The figure that consistently trends upward is the five-year economic impact total, climbing from $1.38 billion in 2015 to $1.42 billion in 2016.
“When you combine these companies and you think about 870 jobs in one building, $1.42 billion in economic impact, over $19 million in capital raised, that’s significant,” Innovation Depot CEO Devon Laney said. “That’s a Fortune 500-level organization. To have that kind of impact all driven by early-stage, startup companies, entrepreneurs in the technology space, I think is a real positive for our community.”
Another positive sign, Laney said, is that graduates of Innovation Depot want to set up business in Birmingham – most of them in downtown.
“The great thing, too, is that so many of these companies now are wanting to stay close,” he said. “They’re wanting to stay in the area around Innovation Depot, which we’ve always known was the case, but to see it now begin to actually happen and to build that critical mass – you’re really seeing the development now of a true technology district around Innovation Depot, which is part of the broader Innovate Birmingham initiative that we’ve been working on over the last number of months.”

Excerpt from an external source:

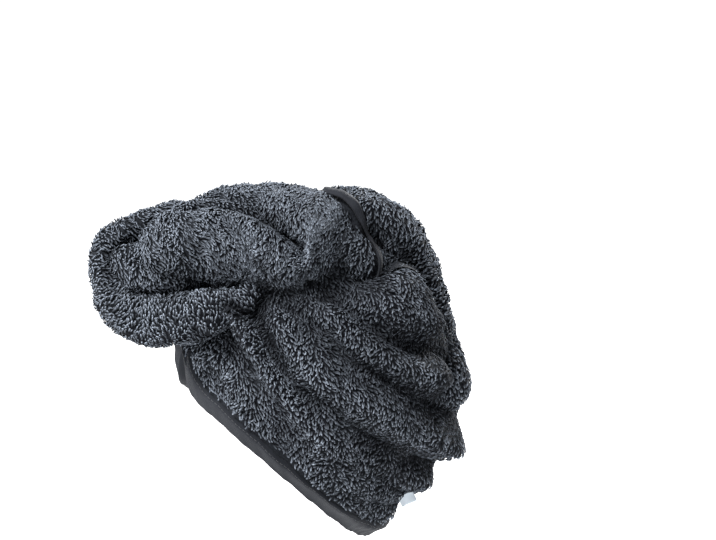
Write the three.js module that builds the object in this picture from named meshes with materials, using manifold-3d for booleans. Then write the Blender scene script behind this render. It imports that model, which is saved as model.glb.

Innovation Depot also continued to expand beyond incubation – taking a greater role in worker training and development.
Its Depot U concept of a boot camp for coding and IT skills not only spawned a new company, Covalence, but was a key component in Birmingham being awarded a $6 million Department of Labor grant. Birmingham Regional Workforce Partnership is using those millions to train young adults for 925 high-paying technology-focused jobs.
“We really continued the evolution of our organization,” Laney said. “Business incubation is always the cornerstone of what we do, but we continue to evolve and be a real catalyst in the community for entrepreneurial development, technology-based economic development.”
Innovation Depot also launched the Velocity Accelerator program in 2016. More than 100 applicants from across the country and around the world applied for the 10–member inaugural class. The class was announced in December and started the 12-week program in January. It concludes with Demo Day at Iron City today.